Connecticut hospitals and emergency departments are busy but equipped to handle more cases and the current influenza vaccine is a good match, Wu told reporters during a Tuesday press conference. Hospitals are at about 77% capacity.
“The [emergency departments] are bustling across state,” Wu added. And if it does get to a point where it gets too high, we do have surge plans in place if we need to.”
Wu repeated his recommendation for masking and that people use them when out shopping and in crowds, or if caring for someone with a compromised immune system.
The current rise in hospitalizations has triggered mask mandates in other regions of the U.S., but not in Connecticut.
Gov. Ned Lamont told the Hartford Courant Tuesday that despite the uptick across all viruses, he saw no immediate need for any mask mandate.
“I don’t see any need at this point to think of any further restrictions,” Lamont told the Courant. “When it comes to going to school, if you’re showing symptoms, please don’t go or test before you go. If you’re showing symptoms and you want to go, I recommend that you wear a mask.”
Lamont added, “There’s not going to be any need to require masks at this point, but I would say if you haven’t gotten your booster shot, get the booster.’’
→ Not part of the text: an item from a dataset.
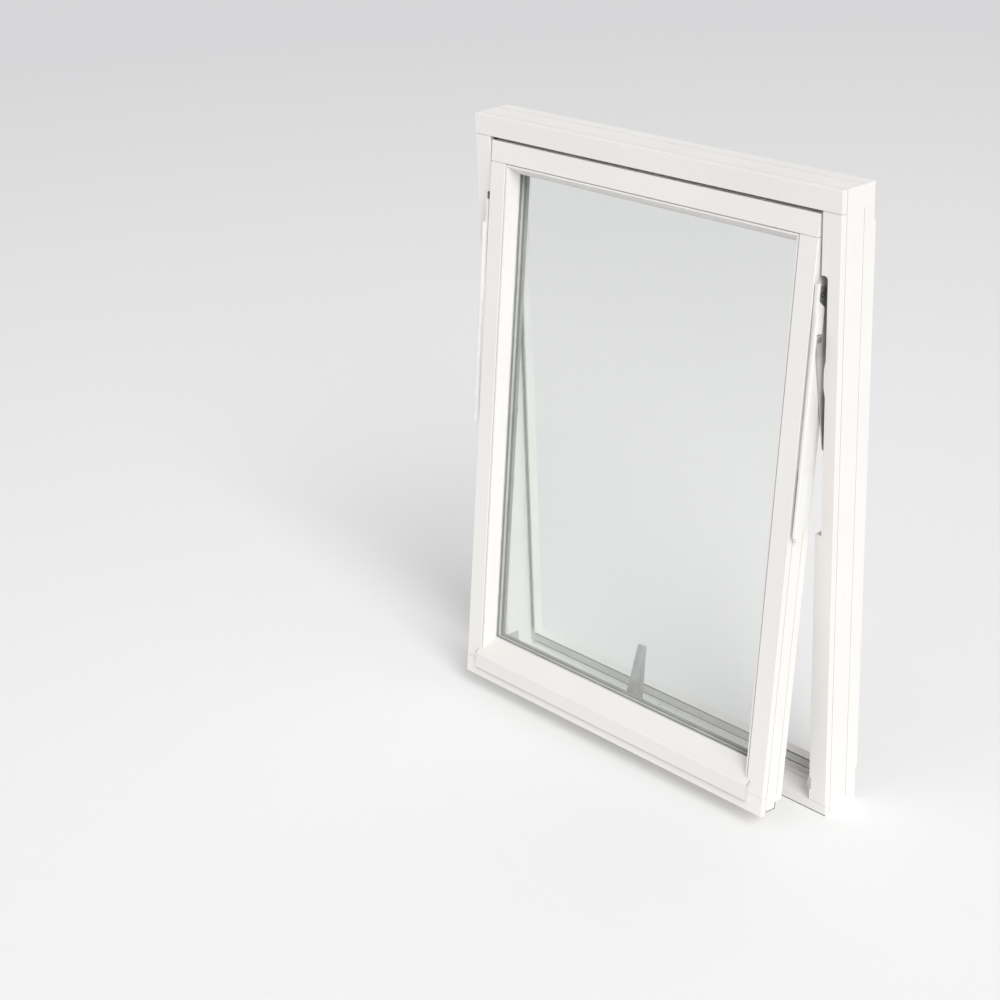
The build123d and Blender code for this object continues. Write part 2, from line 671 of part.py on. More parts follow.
# Stay arms and top shoes
arm_x0 = SX + ARM_OFFSET
arm_x1 = arm_x0 + ARM_THICK
arm = slab(arm_x0, arm_x1, PIVOT_Y - ARM_WIDTH / 2, PIVOT_Y + ARM_WIDTH / 2,
           FRAME_PIVOT_Z, FRAME_PIVOT_Z + ARM)
for z in (FRAME_PIVOT_Z, FRAME_PIVOT_Z + ARM):
    arm += rod(ARM_WIDTH / 2, arm_x0, arm_x1, PIVOT_Y, z)
for z in (FRAME_PIVOT_Z, FRAME_PIVOT_Z + ARM):
    arm -= rod(PIN_RADIUS + PIN_FIT, arm_x0 - 1, arm_x1 + 1, PIVOT_Y, z)
arm = arm.rotate(Axis((0, PIVOT_Y, FRAME_PIVOT_Z), (1, 0, 0)), OPEN_DEG)
nodes["arm_right"] = arm
nodes["arm_left"] = other_side(arm)
shoe = slab(SX + SHOE_OFFSET, SX + SHOE_OFFSET + SHOE_THICK, PIVOT_Y - SHOE_HALF,
            PIVOT_Y + SHOE_HALF, SHOE_CLOSED_Z - SHOE_LONG / 2,
            SHOE_CLOSED_Z + SHOE_LONG / 2)
shoe -= rod(PIN_RADIUS + PIN_FIT, SX, SX + 2 * SHOE_OFFSET, PIVOT_Y, SHOE_CLOSED_Z)
shoe = Pos(0, 0, -drop) * shoe
nodes["shoe_right"] = shoe
nodes["shoe_left"] = other_side(shoe)

for name, shape in nodes.items():
    export_step(shape, "parts/" + name + ".step")
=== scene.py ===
import math

import bpy
from mathutils import Matrix, Vector


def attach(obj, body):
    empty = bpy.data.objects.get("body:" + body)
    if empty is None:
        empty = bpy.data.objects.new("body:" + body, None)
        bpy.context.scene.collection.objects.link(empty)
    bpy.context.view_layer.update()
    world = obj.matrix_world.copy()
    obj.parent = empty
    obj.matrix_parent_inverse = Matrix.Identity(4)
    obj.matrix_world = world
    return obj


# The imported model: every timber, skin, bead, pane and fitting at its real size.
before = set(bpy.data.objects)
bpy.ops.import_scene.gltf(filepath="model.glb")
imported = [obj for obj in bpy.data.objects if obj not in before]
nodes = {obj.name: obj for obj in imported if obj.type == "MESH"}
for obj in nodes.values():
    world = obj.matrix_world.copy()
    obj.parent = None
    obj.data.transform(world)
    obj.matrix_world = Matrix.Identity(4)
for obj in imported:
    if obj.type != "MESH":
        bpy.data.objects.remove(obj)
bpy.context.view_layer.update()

# Camera: it stands outside, to the right of the window and about a metre and a half
# above its middle, and looks down at the open sash through a long lens, a little rolled.
picture_side = 1000.0
sensor = 36.0
focal_pixels = 1985.0
lift_pixels = 60.0
camera_place = Vector((2.383, -2.546, 2.070))
turned_left = math.radians(48.15)
looking_down = math.radians(22.51)
rolled = math.radians(-2.39)
quarter_turn = math.pi / 2
eye = bpy.data.cameras.new("camera")
eye.sensor_width = sensor
eye.lens = sensor * focal_pixels / picture_side
eye.shift_y = -lift_pixels / picture_side
camera = bpy.data.objects.new("camera", eye)
bpy.context.scene.collection.objects.link(camera)
camera.matrix_world = (
    Matrix.Translation(camera_place)
    @ Matrix.Rotation(turned_left, 4, "Z")
    @ Matrix.Rotation(quarter_turn - looking_down, 4, "X")
    @ Matrix.Rotation(rolled, 4, "Z")
)
bpy.context.scene.camera = camera
bpy.context.scene.view_settings.view_transform = "Standard"


# Room light: an even pale dome, one wide soft lamp from the right, the front and above,
# and a weak one from the front. Their level shows a colour about as it is written.
class Wire:
    """An output of a shader node. Sums written with wires add their Math nodes."""

    def __init__(self, sheet, socket):
        self.sheet = sheet
        self.socket = socket

    def math(self, operation, first, second):
        return self.sheet.node("ShaderNodeMath", {"operation": operation}, {0: first, 1: second})

    def __add__(self, other):
        return self.math("ADD", self, other)

    def __radd__(self, other):
        return self.math("ADD", other, self)

    def __sub__(self, other):
        return self.math("SUBTRACT", self, other)

    def __rsub__(self, other):
        return self.math("SUBTRACT", other, self)

    def __mul__(self, other):
        return self.math("MULTIPLY", self, other)

    def __rmul__(self, other):
        return self.math("MULTIPLY", other, self)

    def __truediv__(self, other):
        return self.math("DIVIDE", self, other)

    def __rtruediv__(self, other):
        return self.math("DIVIDE", other, self)

    def largest(self, other):
        return self.math("MAXIMUM", self, other)


class Sheet:
    """A shader's node tree, drawn from empty."""

    def __init__(self, owner):
        owner.use_nodes = True
        self.tree = owner.node_tree
        self.tree.nodes.clear()

    def node(self, kind, settings=None, inputs=None, output=0):
        """Add a node: its type, its settings, then the values or links of its sockets."""
        made = self.tree.nodes.new(kind)
        for name, value in (settings or {}).items():
            if name == "stops":
                ramp = made.color_ramp.elements
                while len(ramp) < len(value):
                    ramp.new(1.0)
                for element, (place, shade) in zip(ramp, value):
                    element.position = place
                    element.color = shade
            else:
                setattr(made, name, value)
        for key, value in (inputs or {}).items():
            if isinstance(value, Wire):
                self.tree.links.new(value.socket, made.inputs[key])
            else:
                made.inputs[key].default_value = value
        return Wire(self, made.outputs[output]) if made.outputs else None

    def place(self):
        """Where a point of the piece is, in metres."""
        return self.node("ShaderNodeTexCoord", output="Object")


def grey(level):
    return (level, level, level, 1.0)


dome_level = 0.59
far_grey = (0.685, 0.680, 0.695, 1.0)
world = bpy.data.worlds.new("room")
bpy.context.scene.world = world
room = Sheet(world)
straight = room.node("ShaderNodeLightPath", output="Is Camera Ray")
mirrored = room.node("ShaderNodeLightPath", output="Is Glossy Ray")
through = room.node("ShaderNodeLightPath", output="Is Transmission Ray")
seen = straight.largest(mirrored).largest(through)
dome = room.node("ShaderNodeBackground", None, {"Color": grey(1.0), "Strength": dome_level})
backdrop = room.node("ShaderNodeBackground", None, {"Color": far_grey, "Strength": 1.0})
sky = room.node("ShaderNodeMixShader", None, {0: seen, 1: dome, 2: backdrop})
room.node("ShaderNodeOutputWorld", None, {"Surface": sky})


def hang_lamp(name, comes_from, level, width):
    """A far lamp, as wide in the sky as an angle, whose light comes from a direction."""
    light = bpy.data.lights.new(name, "SUN")
    light.energy = level
    light.angle = width
    lamp = bpy.data.objects.new(name, light)
    bpy.context.scene.collection.objects.link(lamp)
    lamp.rotation_mode = "QUATERNION"
    lamp.rotation_quaternion = Vector(comes_from).to_track_quat("Z", "Y")


hang_lamp("soft_lamp", comes_from=(0.72, -0.32, 0.62), level=1.95, width=math.radians(32))
hang_lamp("fill_lamp", comes_from=(-0.1, -1.0, 0.15), level=0.22, width=math.radians(70))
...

The Yale School of Medicine says it may be difficult to determine whether symptoms are from COVID-19 or the flu. Therefore, anyone with symptoms should get tested, stay home, and wear a mask around others.
Other conditions such as strep throat are also prevalent and share similar symptoms, Yale said.
Yale also emphasized that people can get the COVID-19 booster and influenza immunization shot at the same time.